In any model like this, the extremes are self-explanatory. Suppliers with a very high cost of product innovation—in other words, those that cannot innovate or lack necessary specialization—are fit for manufacturing but not design On the flip-side, if a supplier can accomplish the sort of innovation that the buyer requires much more cheaply than the buyer itself, it’s an obvious choice for both manufacturing and design. If the supplier can do neither manufacturing nor product innovation at significantly lower cost, the buyer should move everything in-house.
But the surprise in Druehl’s analysis is in the moderate outcomes. Once the supplier’s product innovation costs rise above dirt-cheap levels, the incentives to co-develop are more compelling for both supplier and buyer. Compared to design outsourcing, the supplier’s costs for co-development are lower, on the principle that many hands make lighter work. Additionally, co-development increases the overall amount of effort devoted to an innovation project (again, because two parties are contributing instead of one), which drives product quality and thus consumer demand even higher. This, too, benefits both firms. “We found that co-development (with outsourced manufacturing) was optimal for situations when the supplier had relatively intermediate costs of the process and product innovation,” the researchers write.
Of course, this assumes negative synergies are kept to a manageable degree. Each escalation of collaboration-related costs makes co-development a less attractive option for buyers and suppliers, as it erodes the quality-enhancing impact of innovation.
Druehl says that her research takes on special relevance in light of ongoing disruptions to the global supply chain. In the United States, calls to repatriate manufacturing are growing louder. But the outsourcing movement in the U.S. has left a huge skills deficit in the labor market. “If we don’t have anyone who knows how to weld anymore, it’s not like we’re going to immediately be able to open a welding shop…And we saw that, ten or 15 years ago, when the appliance companies brought a lot of stuff back from China, they did a lot of redesigns and took out a lot of the labor,” Druehl said.

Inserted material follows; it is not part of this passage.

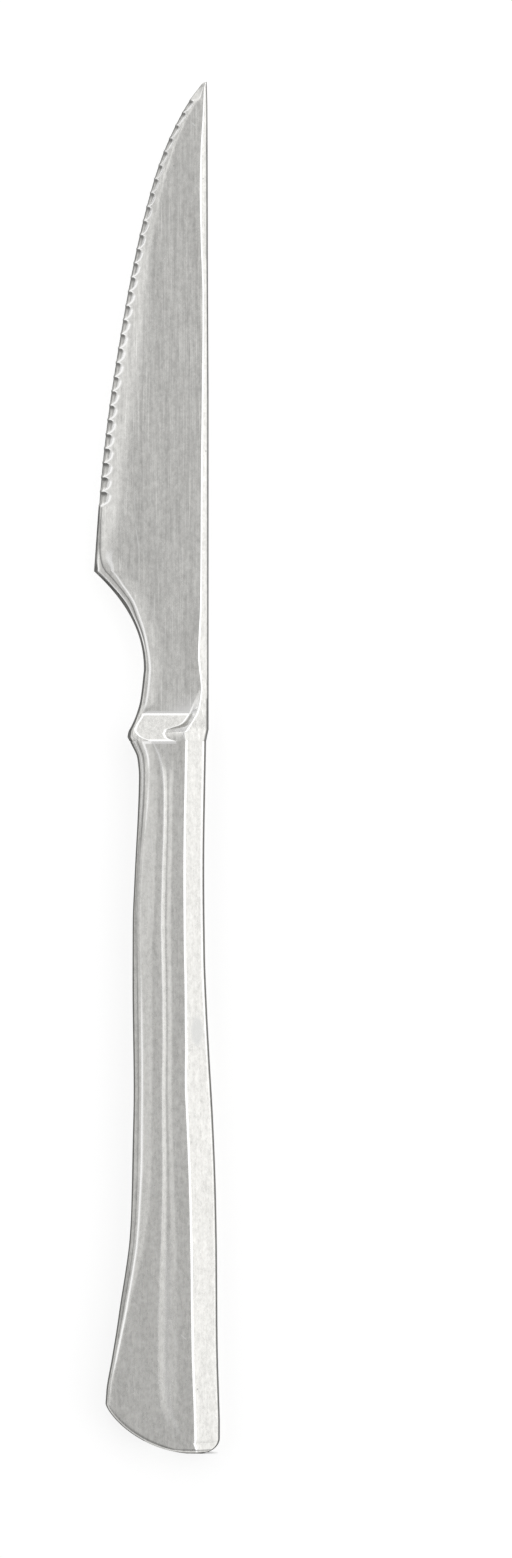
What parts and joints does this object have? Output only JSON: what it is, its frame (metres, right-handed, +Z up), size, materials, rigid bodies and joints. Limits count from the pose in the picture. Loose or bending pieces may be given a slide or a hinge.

The positive synergies involved in double-or-nothing outsourcing can be powerful. But an obvious implication of Druehl’s paper is that as companies rethink their outsourcing strategy, they should keep in mind the potential for co-development solutions to set in motion a virtuous cycle that improves outcomes for buyers, suppliers and consumers alike.
Lest you think the paper exaggerates co-development’s social and economic strengths, Druehl argues that, if anything, the opposite is the case. “One of the big benefits of doing an activity is learning. When you collaborate, then we have some chance of both firms learning, which could have positive impacts. And we don’t capture that specifically in the model, but it’s an interesting thing to think about.”